Proving Routh's Theorem without Menelau's Theorem Let $\frac{BL}{LC}=\lambda$, $\frac{CM}{MA}=\mu$, $\frac{AN}{NB}=\nu$, $S$  the area of $[ABC]$ and $S'$ the area of $[A'B'C']$, prove that 
$$\frac{S'}{S}=\frac{(\lambda\mu\nu-1)^2}{(1+\lambda+\lambda\mu)(1+\mu+\mu\nu)(1+\nu+\nu\lambda)}$$

I have taken $AC$ and $AB$ to be the coordinate axis (acute angle system) and the segments $AC$ and $AB$ to be the unit scales of the respective axis (different lenght units) so $A(0,0)$,$C(0,1)$,$B(1,0)$, and therefore,$$CM:MA=\mu:1$$ $$m-1=-m\mu$$ $$m=\frac{1}{1+\mu}$$ and so the coordinates of $M$ are $$M(0,\frac{1}{1+\mu})$$ similarly, we find that $$N(\frac{\nu}{1+\nu},0)$$,$$L(\frac{1}{1+\lambda},\frac{\lambda}{1+\lambda})$$
And now i need to compute the coordinates of $A'$,$B'$ and $C'$ so that i can apply the determinant formula to get the area $S'$, however, I don't know how to procede, can someone help?

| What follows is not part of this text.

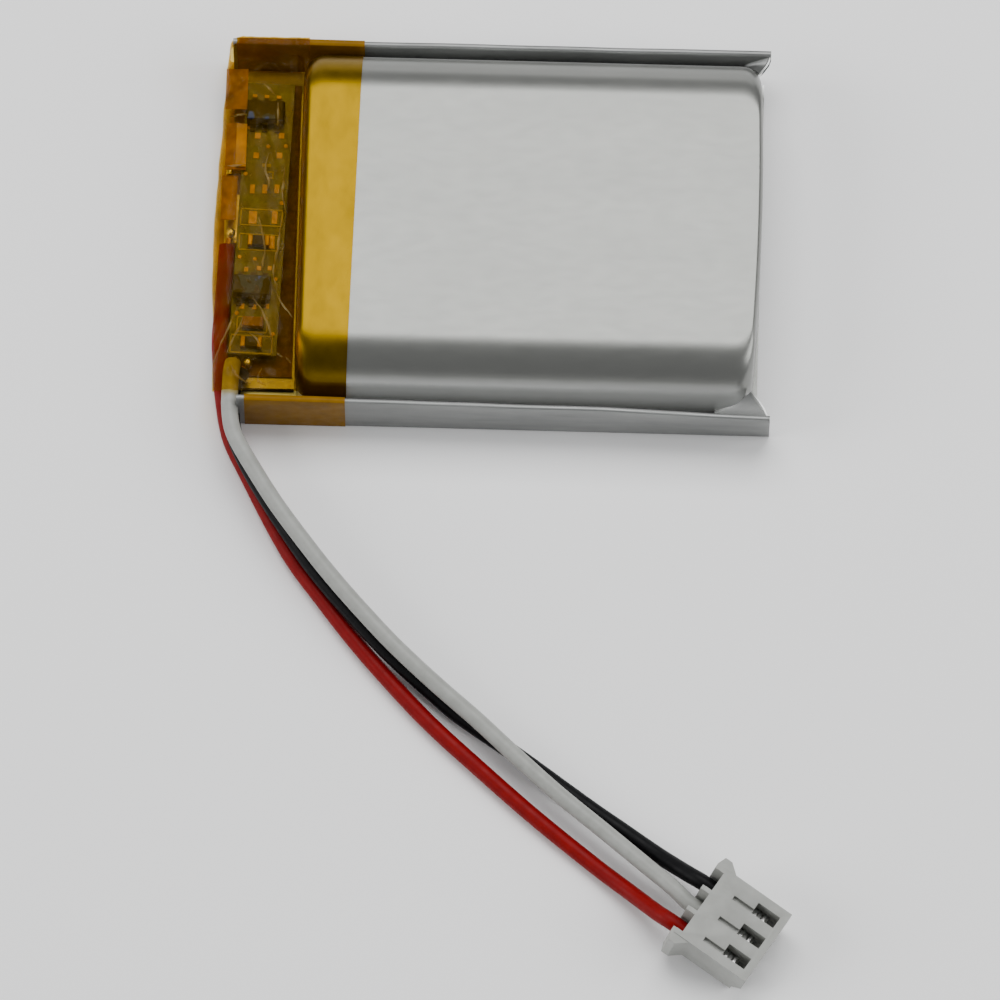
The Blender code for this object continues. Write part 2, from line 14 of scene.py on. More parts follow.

 A: Since you know some ratios of lengths, it will be nicer to use barycentric coordinates instead of cartesian coordinates. So let the normalized barycentric coordinates of $A', B'$ and $C'$ wrt to $\bigtriangleup ABC$ be $(\alpha_1, \beta_1, \gamma_1), (\alpha_2, \beta_2, \gamma_2)$ and $(\alpha_3, \beta_3, \gamma_3)$. Since $\frac{CM}{MA}=\mu$ and $\frac{AN}{NB}=\nu$ we get from $A'=BM\cap CN$
$$\frac{\alpha_1}{\gamma_1}=\mu, \hspace{0.5cm} \frac{\beta_1}{\alpha_1}=\nu$$
Together with $\alpha_1+\beta_1+\gamma_1=1$, this yields
$$(\alpha_1, \beta_1, \gamma_1)=\left(\frac{\mu}{1+\mu+\mu\nu}, \frac{\mu\nu}{1+\mu+\mu\nu}, \frac{1}{1+\mu+\mu\nu}\right)$$
Similarly,
$$(\alpha_2, \beta_2, \gamma_2)=\left(\frac{1}{1+\nu+\lambda\nu}, \frac{\nu}{1+\nu+\lambda\nu}, \frac{\lambda\nu}{1+\nu+\lambda\nu}\right)$$
$$(\alpha_3, \beta_3, \gamma_3)=\left(\frac{\lambda\mu}{1+\lambda+\lambda\mu}, \frac{1}{1+\lambda+\lambda\mu}, \frac{\lambda}{1+\lambda+\lambda\mu}\right)$$
Now, using your notation, we get
$$\begin{split}
&\frac{S'}{S}(1+\lambda+\lambda\mu)(1+\mu+\mu\nu)(1+\nu+\nu\lambda) \\=\,\,
&\begin{vmatrix}
\alpha_1 & \beta_1 & \gamma_1 \\
\alpha_2 & \beta_2 & \gamma_2 \\
\alpha_3 & \beta_3 & \gamma_3
\end{vmatrix}(1+\lambda+\lambda\mu)(1+\mu+\mu\nu)(1+\nu+\nu\lambda) \\=\,\,
&\begin{vmatrix}
\alpha_1 & \beta_1 & 1 \\
\alpha_2 & \beta_2 & 1 \\
\alpha_3 & \beta_3 & 1
\end{vmatrix}(1+\lambda+\lambda\mu)(1+\mu+\mu\nu)(1+\nu+\nu\lambda) \\=\,\,
&(\alpha_1\beta_2+\alpha_2\beta_3+\alpha_3\beta_1-\alpha_1\beta_3-\alpha_2\beta_1-\alpha_3\beta_2) \\&\cdot(1+\lambda+\lambda\mu)(1+\mu+\mu\nu)(1+\nu+\nu\lambda) \\=\,\,
&\mu\nu(1+\lambda+\lambda\mu)+(1+\mu+\mu\nu)+\lambda\mu^2\nu(1+\nu+\lambda\nu) \\ &-\mu(1+\nu+\lambda\nu)-\mu\nu(1+\lambda+\lambda\mu)-\mu\lambda\nu(1+\mu+\mu\nu) \\=\,\,
&\mu\nu+\lambda\mu\nu+\lambda\mu^2\nu+1+\mu+\mu\nu+\lambda\mu^2\nu+\lambda\mu^2\nu^2+\lambda^2\mu^2\nu^2 \\ &-\mu-\mu\nu-\lambda\mu\nu-\mu\nu-\lambda\mu\nu-\lambda\mu^2\nu-\lambda\mu\nu-\lambda\mu^2\nu-\lambda\mu^2\nu^2\\=\,\,
&\lambda^2\mu^2\nu^2-2\lambda\mu\nu+1=(\lambda\mu\nu-1)^2,
\end{split}$$
which is what we wanted.